In recent company developments, Ciena reported a strong quarter and raised its fiscal 2026 revenue guidance, a performance that prompted several analyst actions. Among those were an upgrade to Buy from BofA Securities and price target increases from UBS, Barclays, and Rosenblatt, according to the note.


Valuation and exposure considerations

Both firms’ price targets are explicitly tied to fiscal 2027 earnings estimates and represent high multiples of those projections. TD Cowen’s valuations reflect expectations for material improvement in each company’s financial model as AI-related datacenter investment scales. The firm praised technological differentiation, product breadth in optical and connectivity solutions, and experienced management teams as core reasons for the Buy ratings.

Sector implications - TD Cowen’s call places emphasis on segments of the telecom and networking supply chain exposed to datacenter buildouts, including optical component makers, transceiver suppliers, and systems vendors focused on datacenter interconnect and intra-datacenter transport.


What remains uncertain

The research note outlines opportunity but also implicitly ties outcomes to the pace and scale of AI infrastructure deployment and to the accuracy of forward-looking earnings estimates.
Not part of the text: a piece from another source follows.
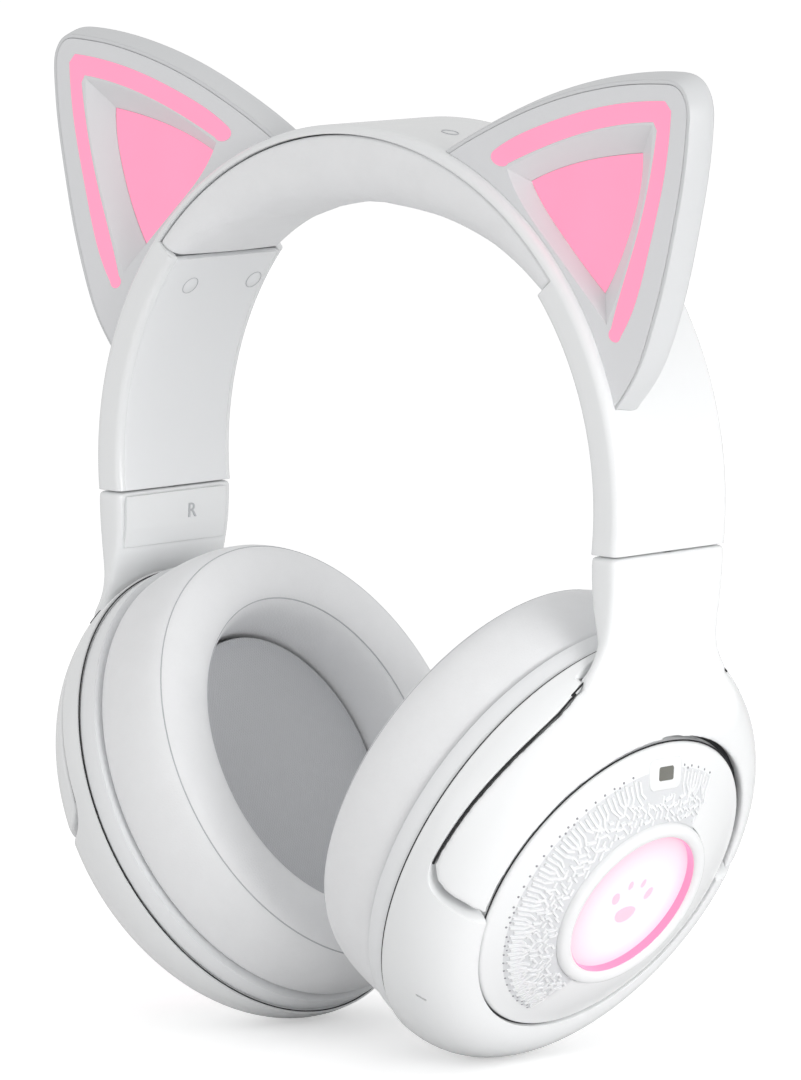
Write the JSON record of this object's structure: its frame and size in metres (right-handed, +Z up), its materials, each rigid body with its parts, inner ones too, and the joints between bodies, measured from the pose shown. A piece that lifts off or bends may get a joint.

Both companies are presented as beneficiaries of an evolving market where adoption patterns for higher-speed connectivity and coherent optics will be key to realizing the upside TD Cowen models.

Risks

  • Both companies’ upside is tied to the pace and scale of AI-related datacenter infrastructure investment; slower-than-expected demand would affect growth prospects for datacenter connectivity and optical networking vendors.
  • Coherent’s valuation and outlook assume protection from capacity overbuild due to its integrated transceiver model and hybrid laser sourcing; if capacity dynamics differ, that could affect its operating leverage.
  • The price targets for both companies are based on fiscal 2027 earnings estimates; any deviation from those forward earnings assumptions would materially affect the valuations presented.